Rate: 5.75% based on 1 point = $4,000

Principle and interest payment: $2,334.29

Monthly savings over the 6% payment at zero points = $63.91

How long to break even on the $4000 =63 months

Rate: 6.000% based on 0 points = $0

Principle and interest payment: $2,398.20

If a borrower is planning on living in their home more than 5 years and not refinance during that time, then paying the point may be the right choice.

A borrower can also have their loan priced to pay their closing costs.

Rate: 6.125% = 0 points and approx. $2000 in rebate to cover closing costs (a.k.a. the “no cost mortgage

What a perfect explanation of discount points and how to properly plan your mortgage. Once again, you demonstrate why a homebuyer should consider an experienced loan advisor rather than the “in-house” loan hack.

Look for some references or trackbacks, Rhonda, in the near future.

“Bottom line, it’s important to know your options and to pick the pricing that works best for your financial goals. But hey, that’s just my opinion, right Brian? ”

an EXPERT opinion, Rhonda…and EXPERT opinion. Nice job.

Hi Rhonda,

Can you help me out? I’m unclear on this:

[You may hear lenders refer to discount points or origination fees…for me, they’re one in the same. I’m paid either way.]

I always thought discount points and a loan origination fee were two separate things.

Thanks.

Really …what’s the point? we have to asl ourselves this question everyday and every step…

I read your great article so I have to say …Thanks alot.

I wrote this post with the rate shoping public in mind…my goal was to really simplify this. Some LOs can talk discounts and origination fees so smooth and fast, you could feel like you’re playing the cap game at Safeco Field.

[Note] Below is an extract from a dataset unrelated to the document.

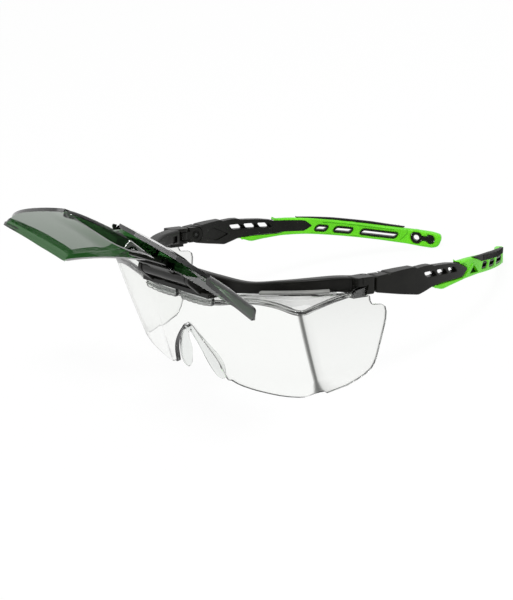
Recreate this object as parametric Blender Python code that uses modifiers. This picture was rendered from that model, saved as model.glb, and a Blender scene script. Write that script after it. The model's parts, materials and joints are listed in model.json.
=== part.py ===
"""Flip-up safety overglasses: a clear wrap-round lens under a black brow bar, two folding and tilting
temples with soft green sleeves, and a green tinted visor on a centre hinge, shown flipped up.

Sizes are millimetres in the worn frame: X to the wearer's left, Y back along the temples, Z up,
with Z = 0 at the height of the temple slots. The worn frame is then tipped back so that the
glasses stand on the lens edges and the temple tips, as they do on a table.
"""
import math

import bmesh
import bpy
from mathutils import Matrix, Vector

MM = 0.001
GAP = 0.3                # clearance between separate pieces
SMOOTH_ANGLE = 35

# Clear lens
LENS_WALL = 2.2
LENS_CORNER_X = 75.5     # half width at the top corner
LENS_CORNER_Y = -24.6
LENS_FOOT_X = 71.2       # half width at the bottom corner
LENS_FOOT_Y = -11.1
LENS_CENTRE_Y = -33.8
LENS_TOP = ((0, -11.2), (15, -11.4), (25, -10.6), (35, -8.6), (45, -6.7), (55, -5.6), (65, -5.8), (75.5, -7.9))
LENS_BOTTOM = ((0, -48), (20.5, -48.4), (27, -50.6), (34, -52.2), (41, -52.8), (48, -52.8), (55, -51.9),
               (62.4, -49.8), (71.2, -45.8))
LENS_FOOT = ((0, -27), (10, -26.6), (20.5, -24.4), (27, -21.9), (34, -19), (41, -16.8), (48, -14.9),
             (55, -13.3), (62.4, -12), (71.2, -11.1))
NOSE_ARCH = ((0, -25.9), (3, -27), (5.3, -29), (10.8, -34), (15.5, -39), (18.4, -43.5), (19.8, -47), (21, -49.4))
NOSE_HALF = 21
LENS_BULGE = 0.4
SIDE_REAR_Y = 24
SIDE_REAR_X = 77.4
SIDE_TOP = ((-24.6, -7.9), (-11, -4.5), (2.4, -2.3), (9, -1.1), (24, -1.1))
SIDE_BOTTOM = ((-11.1, -45.8), (-5, -46.1), (0, -47.2), (8, -49), (24, -49))
SIDE_OUTLINE = ((9.4, -4.9), (12.0, -5.2), (12.4, -7.6), (13.4, -9.2), (18.4, -9.6), (20.3, -10.8), (20.9, -13),
                (20.7, -16.2), (19.4, -21.4), (17.7, -27.8), (16.4, -33), (14.1, -37.6), (11.0, -40), (7.6, -41.8),
                (2.4, -44.2), (-3, -45.7), (-7, -46.6))
ROOF_WALL = 1.8
ROOF_DROP = 0.6          # the roof lies this far under the rim of the lens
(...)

For example, Ima Shopper calls 3 lenders for quotes (hopefully at the same time and same day since rates change throughout the day sometimes…and Ima wouldn’t want to miss working with the best lender if she happened to call and make a decision on who to work with when rates are all ready different)…sorry…I’m back on my soapbox…I’ll get back to the example. Here are the quotes from the lender over the phone (GFE is hopefully emailed to Ima as well…but we know this doesn’t always happen since Ima doesn’t trust any LO and certainly doesn’t want them to have her email, fax or mailing address for the GFE/TIL or anything else the lender may have).

Ima: Hello, can you tell me what your rate is for a 30 year fixed rate mortgage?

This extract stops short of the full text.